As much as I enjoyed the reflection that came from a few days on a familiar route, I am motivated by the unknown. When I turned left, leaving the past, I was given that jolt of energy that comes from stepping into the unknown. I love not knowing where I’ll sleep or what I’ll be eating for dinner. I love not knowing what the next bend holds, and being surprised by a beautiful village, a family of horses, or a sweep of wild painting the earth.
My new route led me through some seriously rocky and questionably small roads. Mexico is one of my favorite countries to bike tour in because you can still find adventurous roads and iconic villages, but you can also find pavement as smooth as butter and highways with incredible shoulders. It is a country that keeps you from getting bored. And just when choosing the slow pace of a rocky road seems like stupidity, a paved road option lets you make miles and feel fast. I kept to the smallish roads until the last week in Mexico where I was spit out of the mountains and chased by my schedule to Texas.

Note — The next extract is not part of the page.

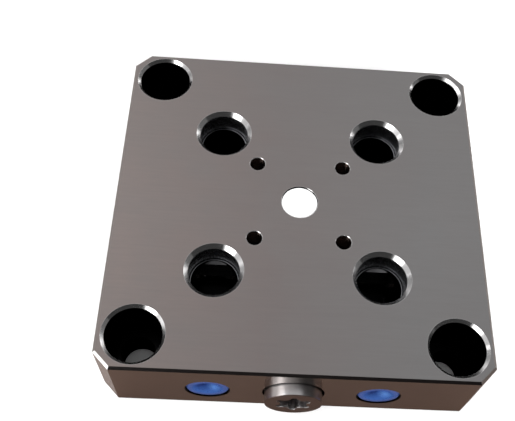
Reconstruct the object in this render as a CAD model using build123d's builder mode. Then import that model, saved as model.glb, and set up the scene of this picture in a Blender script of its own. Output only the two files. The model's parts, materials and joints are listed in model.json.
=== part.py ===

The last week in Mexico was on a main highway that luckily had a great shoulder. The shoulder, I should note, in Mexico is more of a passing lane of sorts. Both lanes drive in the shoulder and leave the divider line flanked with space to pass. This was disconcerting, but not once did a driver pass me disrespectfully, and like my entire time in Mexico, not once did I feel nervous or scared. My experience in Mexico, was that drivers expect the unexpected and cars don’t assume the road is theirs and no one else’s.
The highway gave me the opportunity to go fast for the first time on the trip. The first bit of my trip, on mountainous and rough roads with a bike heavier than ever before, slowed me down to a literal crawl. There were days when I averaged 8mph and I was getting worried. I was worried that I would have to bike 10 hours a day just to stay on pace with the monarchs. But the highway, even with mild headwinds, let me speed up. Still going slow, but an acceptable 10 or 11 mph average, was a mental victory and let me enjoy the scenery that turned greener with each mile, and by the time I was 100 miles from the border I was pedaling through a swath of wildflowers and swarms of white butterflies.
When I arrived at the border, crossing into Texas, I was sad to say goodbye to Mexico, but happy to be moving forward. Mexico will be there for me and the monarchs when we return in October and head back to the sanctuaries to rest for another winter. There are roads I’ll avoid, but there are many roads that I’d like to backtrack on and revisit. And of course there is that 8 hour uphill I’d like to go down.